Rahn Family Collection
The Rahn Family Collection centers on the lives of Alfred and Lilli (née Bechmann) Rahn, but also contains many documents of their parents, siblings, and even more distant family members. It also documents the family members' attempts to receive restitution for their losses. The collection includes a large amount of correspondence, official, personal, and legal documents, photographs and photo albums, financial documentation, manuscripts and fragments of creative and academic writing, family trees and genealogical notes, newspaper clippings, poetry, educational certificates and diplomas, texts of lectures, teaching materials, a few recipes, and other papers.

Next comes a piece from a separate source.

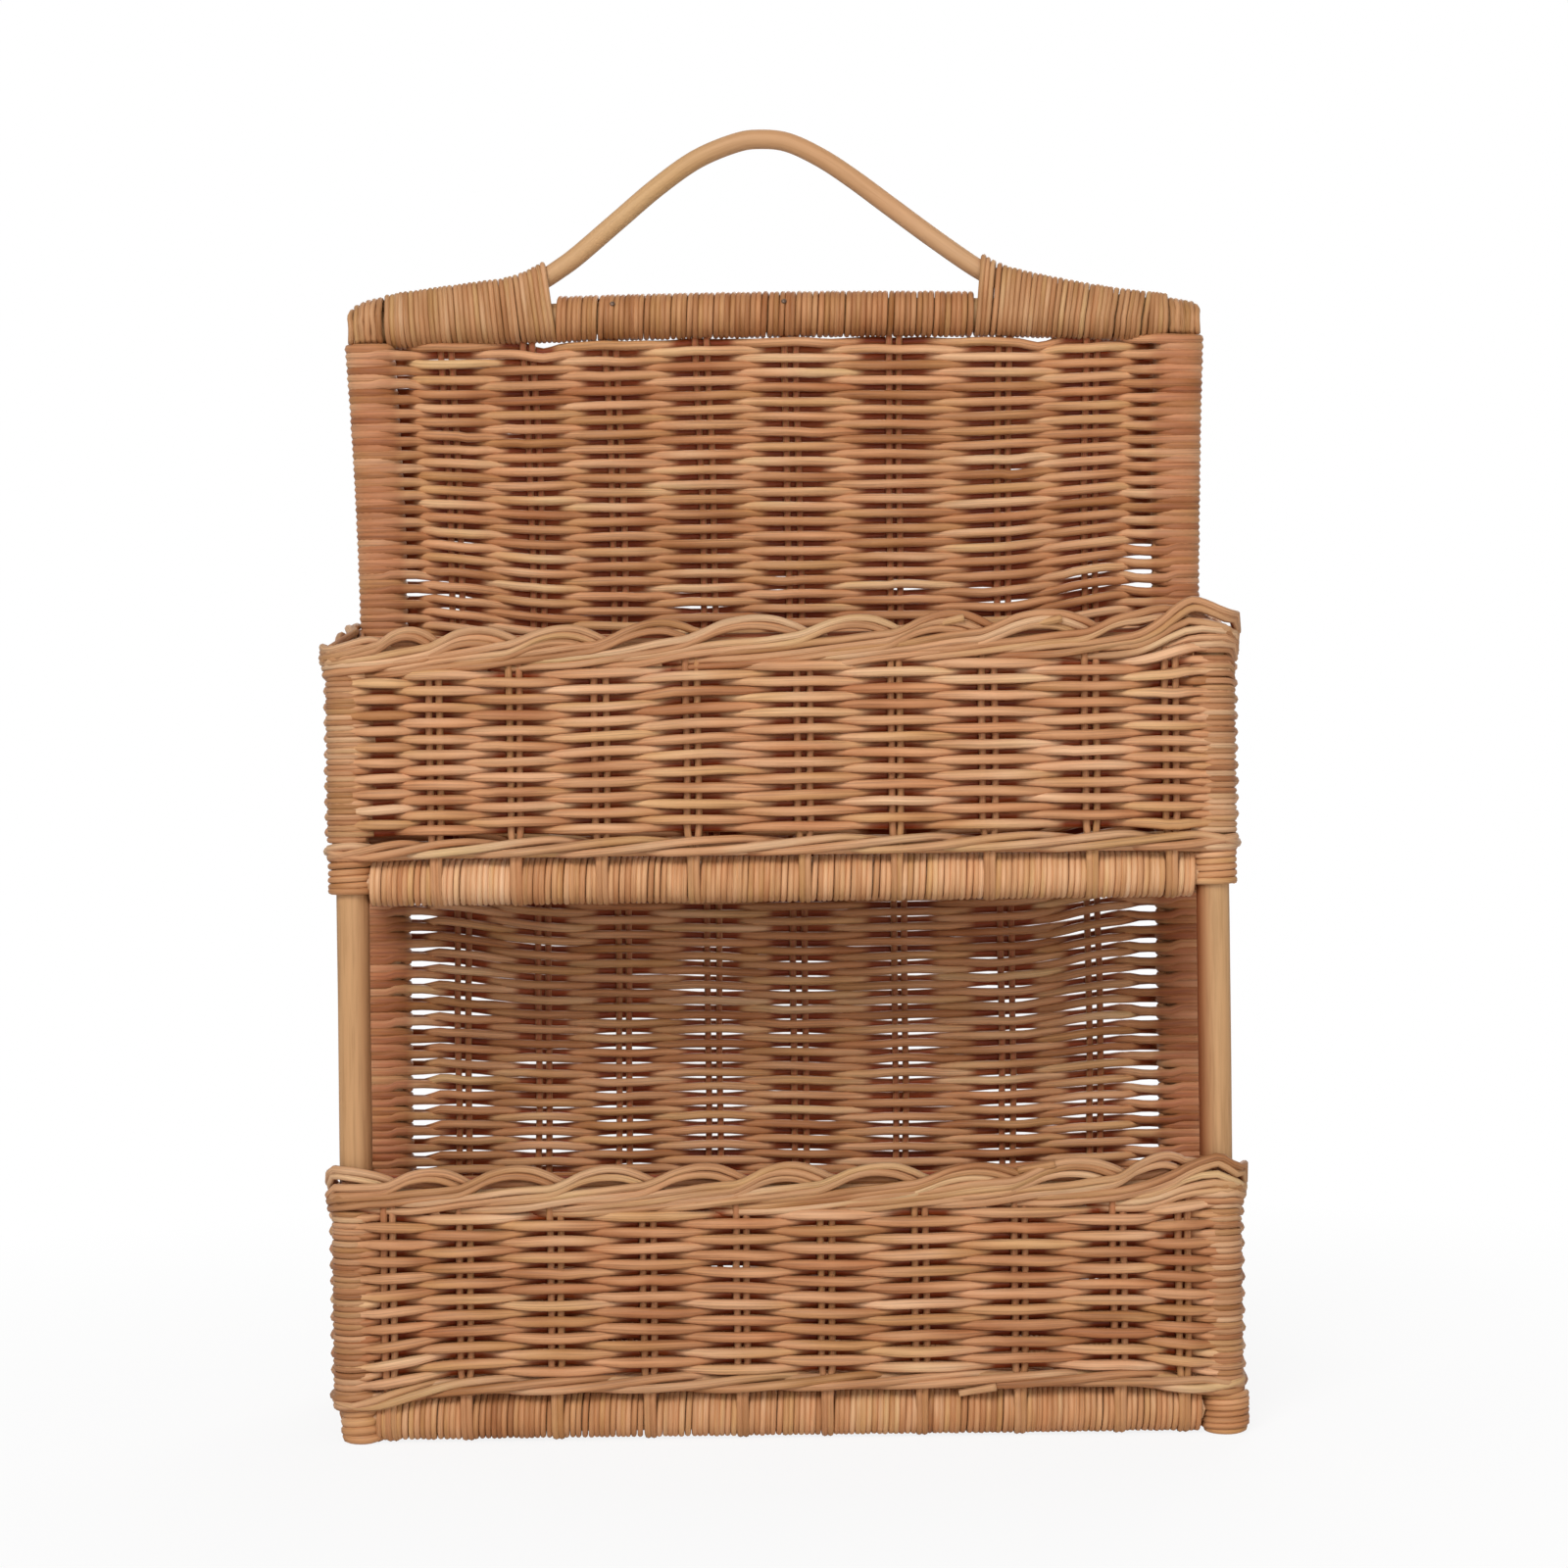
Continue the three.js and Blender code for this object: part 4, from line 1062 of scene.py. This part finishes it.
def bindings():
    """The two bindings of the bow. Each turn leans outwards at the top, by one share of its
    height at the inner end and another towards the outer end, where it stands upright again."""
    upright_over, least_height = 12, -4
    for side, name, length, turns, lean_in, lean_out in (
            (-1, "left_handle_binding", LEFT_BINDING, 33, 0.13, 0.03),
            (1, "right_handle_binding", RIGHT_BINDING, 37, 0.08, 0.22)):

        def place(out, angle, grow):
            from_end = BINDING_END - out
            lean = lerp(lean_out, lean_in, from_end / length) * smooth(from_end / upright_over)
            thick = WRAP_RADIUS + 0.4 + grow
            y, z = bundle(side * out, angle, thick)
            x = out + lean * max(z, least_height)
            y, z = bundle(side * x, angle, thick)
            return side * x, BACK_Y + y, TOP_RAIL_Z + z

        start, end = BINDING_END - length + WRAP_RADIUS, BINDING_END - WRAP_RADIUS * 0.6
        run = wound(start, end, (end - start) / turns, place, 101 + side, 16, 0.6, uneven=0.13)
        strands(f"{name}_cane", [run], WRAP_RADIUS, handle_finish, [name])


def corner_caps():
    """Single turns over the ends of the top rail, each with its own height"""
    for side, node, pitch, radii in (
            (-1, "top_left_corner_cap", 2.45, (13.9, 13.6, 13.0, 12.3, 11.2, 9.6)),
            (1, "top_right_corner_cap", 2.1, (9.8, 9.5, 9.2, 8.9, 8.5, 7.6))):
        runs = []
        for i, radius in enumerate(radii):
            x = BINDING_END + 1.2 + i * pitch
            points = []
            for degrees, cos, sin in arc(-135, 135, 19):
                reach = lerp(RAIL_RADIUS + 1.6, radius - WRAP_RADIUS, smooth(cos * 0.9 + 0.3))
                points.append((side * (x + 0.3 * wander(110 + i, 30, degrees)),
                               BACK_Y + reach * sin, TOP_RAIL_Z + rail_drop(x) + reach * cos))
            runs.append(Strand(points).vary(0.05))
        strands(f"{node}_cane", runs, WRAP_RADIUS * 1.03, handle_finish, [node])


def lashing(name, node, x, low, high, turns, radius, outer):
    """Cane wound round a front post between two heights. The first turn lies flat, and the
    lashing draws in at the ground."""
    pitch = (high - low - 2 * radius) / turns
    most_inset, inset_below, inset_over = 1.8, 3.6, 3

    def place(z, angle, grow):
        z = low + radius + max(0.0, z - low - radius - pitch) * turns / (turns - 1)
        reach = outer - radius + grow * 0.6 - most_inset * fades(z, inset_below, inset_over)
        return x + reach * math.cos(angle), FRONT_Y + reach * math.sin(angle), z

    run = wound(low + radius, high - radius, pitch, place, 120 + x / 100, 18, -0.1, 0.2)
    strands(name, [run], radius, binding_finish, [node])


def tacks():
    """Two small nail heads in front on the middle wrap"""
    head_size = (1.15, 0.55, 1.15, 1)
    outside = RAIL_RADIUS + 0.4 + 2 * WRAP_RADIUS
    heads = bmesh.new()
    for x, up in ((-69.8, 4.8), (3.5, 4.4)):
        lean = math.asin(up / outside)
        height = TOP_RAIL_Z + rail_drop(x) + up
        place = Vector((x, BACK_Y - outside * math.cos(lean), height)) * MM
        turn = Matrix.Rotation(-lean, 4, "X") @ Matrix.Diagonal(head_size)
        bmesh.ops.create_uvsphere(heads, u_segments=20, v_segments=10, radius=MM,
                                  matrix=Matrix.Translation(place) @ turn)
    # Blender makes the faces in another order each time, so they are sorted
    faces = [[tuple(corner.co) for corner in face.verts] for face in heads.faces]
    heads.free()
    firsts = [face.index(min(face)) for face in faces]
    faces = sorted(face[first:] + face[:first] for face, first in zip(faces, firsts))
    corners = sorted({corner for face in faces for corner in face})
    numbers = {corner: number for number, corner in enumerate(corners)}
    mesh = bpy.data.meshes.new("rail_tacks")
    mesh.from_pydata(corners, [], [[numbers[corner] for corner in face] for face in faces])
    iron = material("tack_iron")
    spots = iron.noise(iron.place(), 900.0, 3.0)
    tone = iron.ramp(spots, [(0.35, colour("#4b382c")), (0.7, colour("#7a6250"))])
    iron.fix(Base_Color=tone, Metallic=0.6, Roughness=0.4 + spots * 0.2)
    mesh.materials.append(iron.made)
    mesh.shade_smooth()
    show("rail_tacks", mesh)


# Poles

def straight_pole(name, node, start, end, radius, waist=None, shaded=(0, 0, 0)):
    """A pole with eased ends. It may be thinner near its start, inside a lashing. Shaded gives the
    side of it that gets painted shade, and how much.
    """
    ease, eased_over, waist_to = 0.88, 0.6, 14
    start, end = np.array(start, float), np.array(end, float)
    length = np.linalg.norm(end - start)
    tip = eased_over / length
    points, thick = [], []
    for share in [0, tip] + list(np.linspace(0.02, 0.98, 30)) + [1 - tip, 1]:
        points.append(start + (end - start) * share)
        full = ease if share in (0, 1) else 1.0
        if waist and share * length < waist_to:
            full = waist if share else waist * 0.8
        uneven = 0.012 * wander(130, 50, share * length, radius * 31 + start[0])
        thick.append(full * (1 + uneven))
    run = Strand(points, thick, [shaded] * len(points))
    strands(name, [run], radius, pole_finish, [node], rings=8)


def poles():
    """The poles that show. The others keep their solids, in a plain cane."""
    front_top, back_half = 315, 161.5
    # The inner side of each front post gets painted shade, more on the right
    for side, word, shaded in ((-1, "left", (0.4, 0, 0)), (1, "right", (-0.75, 0, 0))):
        x = side * HALF_SPAN
        straight_pole(f"front_{word}_pole", f"front_{word}_post", (x, FRONT_Y, 0),
                      (x, FRONT_Y, front_top), POST_RADIUS, waist=0.74, shaded=shaded)
    straight_pole("upper_back_pole", "upper_back_rail", (-back_half, BACK_RAIL_Y, UPPER_RAIL_Z),
                  (back_half, BACK_RAIL_Y, UPPER_RAIL_Z), SIDE_RAIL_RADIUS)
    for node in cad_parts.values():
        if not node.hide_render:
            node.data.materials.clear()
            node.data.materials.append(plain_pole)


def plain_pole_finish():
    pole = material("hidden_pole_cane")
    mapped = pole.node("ShaderNodeMapping", {}, Vector=pole.place(), Scale=(60.0, 60.0, 6.0))
    grain = pole.noise(mapped, 3.0, 4.0)
    tone = pole.ramp(grain, [(0.3, colour("#b58659")), (0.7, colour("#cda379"))])
    bump = pole.node("ShaderNodeBump", {}, Strength=0.3, Distance=0.0004, Height=grain)
    pole.fix(Base_Color=tone, Roughness=0.45 + grain * 0.15, Normal=bump)
    return pole.made


plain_pole = plain_pole_finish()


# The basket

back_weave()
back_stakes()
upper = Tray(
    "upper", UPPER_RAIL_Z, UPPER_PAIRS, UPPER_GAPS, 20.0, wale=(10.6, 5.2), rows=(20.4, 83.4, 21),
    rim_foot=87.1, rim=100.7, left_low=3.5, side_rise=15.0, corner_rise=(0.0, 9.5),
    droop=(7.0, 9.5), droop_reach=18.0, side_drop=(6.5, 8.0), foot_rise=(-1.0, -1.0),
    edge_station=-158.0, cut_ends=((70.8, 101.0), (109.0, 100.2)), plump=0.17)
lower = Tray(
    "lower", LOWER_RAIL_Z, LOWER_PAIRS, LOWER_GAPS, 30.0, wale=(11.2, 4.6), rows=(18.6, 78.8, 20),
    rim_foot=83.1, rim=96.3, left_low=0.0, side_rise=-2.0, corner_rise=(1.5, 5.0),
    droop=(0.0, 8.0), droop_reach=10.0, side_drop=(5.0, 8.5), foot_rise=(-7.0, -4.5),
    edge_station=None, cut_ends=((103.7, 97.6), (79.7, 10.6)), plump=0.23)
for tray, floor_to in ((upper, BACK_RAIL_Y - 6.3), (lower, BACK_Y - 9.9)):
    wall_rows(tray)
    corner_turns(tray)
    wales(tray)
    rim(tray)
    tray_stakes(tray, floor_to + 2)
    floor_weave(tray, floor_to)
    rail_windings(f"{tray.name}_front", FRONT_Y, tray.rail, tray.pairs, tray.seed + 5,
                  wrap_finish if tray is upper else binding_finish)
rail_windings("back_bottom", BACK_Y, LOWER_RAIL_Z, [], 55.0, binding_finish)
bow()
top_rail()
tacks()
bindings()
corner_caps()
for word, x in (("left", -HALF_SPAN), ("right", HALF_SPAN)):
    lashing(f"upper_{word}_lashing_cane", f"upper_{word}_lashing", x, UPPER_RAIL_Z - 4.6,
            UPPER_RAIL_Z + 12, 6, 1.45, 9.9)
lashing("lower_left_foot_cane", "lower_left_foot_lashing", -HALF_SPAN + 1.8, 0.1, 15.5, 4,
        2.3, 9.2)
lashing("lower_right_foot_cane", "lower_right_foot_lashing", HALF_SPAN + 2.2, 0.1, 17.2, 7,
        1.45, 10.0)
poles()


# Floor, light and camera

WHITE = (1, 1, 1, 1)
MIDDLE = (0, 0, 0.25)


def ground():
    """A pale floor that takes the basket's shadow. To the camera it glows, less round the
    basket than farther away, so that it goes over into the white ground of the picture."""
    near, far, least_glow = 0.15, 0.7, 0.86
    grid = bmesh.new()
    bmesh.ops.create_grid(grid, x_segments=1, y_segments=1, size=12.0)
    mesh = bpy.data.meshes.new("floor")
    grid.to_mesh(mesh)
    grid.free()
    floor = into_scene("floor", mesh)
    pale = material("pale_floor")
    pale.fix(Base_Color=(0.93, 0.93, 0.93, 1), Roughness=0.9, Specular_IOR_Level=0.1)
    away = pale.node("ShaderNodeVectorMath", {"operation": "LENGTH"}, pale.place(), output=1)
    share = pale.node("ShaderNodeMapRange", {}, away, near, far, least_glow, 1.0)
    seen = pale.node("ShaderNodeLightPath", {}, output=0)
    glow = pale.node("ShaderNodeEmission", {}, WHITE, 1.0)
    plain = Socket(pale, pale.shader.outputs[0])
    both = pale.node("ShaderNodeMixShader", {}, seen * share, plain, glow)
    pale.join(both, pale.tree.nodes["Material Output"].inputs["Surface"])
    mesh.materials.append(pale.made)


def light(name, place, target, size, watts):
    lamp = bpy.data.lights.new(name, "AREA")
    lamp.shape = "RECTANGLE"
    lamp.size, lamp.size_y = size
    lamp.energy = watts
    holder = into_scene(name, lamp)
    holder.location = place
    toward = Vector(target) - Vector(place)
    holder.rotation_euler = toward.to_track_quat("-Z", "Y").to_euler()


def studio():
    """Soft light from a pale room, which is white where the camera or a reflection sees it"""
    world = bpy.context.scene.world = bpy.data.worlds.new("studio")
    room = Finish(world, "Background")
    room.fix(Color=WHITE, Strength=0.2)
    by_camera, in_reflection = (room.node("ShaderNodeLightPath", {}, output=ray)
                                for ray in ("Is Camera Ray", "Is Glossy Ray"))
    settings = {"operation": "ADD", "use_clamp": True}
    seen = room.node("ShaderNodeMath", settings, by_camera, in_reflection)
    dim = Socket(room, room.shader.outputs[0])
    white = room.node("ShaderNodeBackground", {}, WHITE, 1.0)
    both = room.node("ShaderNodeMixShader", {}, seen, dim, white)
    room.join(both, room.tree.nodes["World Output"].inputs["Surface"])
    light("key", (-1.0, -3.2, 2.3), MIDDLE, (1.5, 1.5), 104)
    light("fill", (1.1, -2.9, 0.35), MIDDLE, (1.8, 1.2), 30)
    light("back", (0.5, 2.2, 1.4), (0, 0, 0.3), (1.4, 1.4), 26)


def camera():
    """Level with the middle of the basket, turned a little to stand as the photo's does"""
    lens = bpy.data.cameras.new("camera")
    lens.lens = 73.4
    lens.sensor_width = 36.0
    holder = into_scene("camera", lens)
    upright, tilt = math.radians(90), math.radians(-0.7)
    turn = Matrix.Rotation(upright, 4, "X") @ Matrix.Rotation(tilt, 4, "Z")
    holder.matrix_world = Matrix.Translation((0.001, -1.317, 0.258)) @ turn
    bpy.context.scene.camera = holder


ground()
studio()
camera()
bpy.context.scene.view_settings.view_transform = "Standard"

Richard Koch Family Collection
This collection contains material by and about the family of German-Jewish physician Richard Koch, collected by his daughter Naomi Laqueur. In the 1930s Richard and Maria Koch and their five children left Germany for the Soviet Union, Israel, England, and the United States. The bulk of the collection consists of correspondence sent to Laqueur from her parents and her siblings. Spanning the 1930s to the 1970s, the letters paint a rich portrait of the differences in mid 20th-century life in the Soviet Union, Israel, England, and the United States. Additional correspondence includes letters from Laqueur’s friends and extended family, and correspondence between other family members. The collection also documents Richard Koch’s professional activities as a physician, and additionally contains some of his poems and portions of a memoir. It also has materials about friends and relatives, a collection of Alfred Koch’s love poems from the 1910s, and photographs.
Weil Family, Frankfurt Collection
The collection holds correspondence and manuscripts pertaining to the extended Weil family. The bulk of the correspondence comes from Berthold and Selma Weil in Frankfurt and in England to their children in Palestine/Israel and in the USA. Also included are letters from Rickchen Rosenthal née Marx (Selma Weil’s mother) from Frankfurt and Theresienstadt.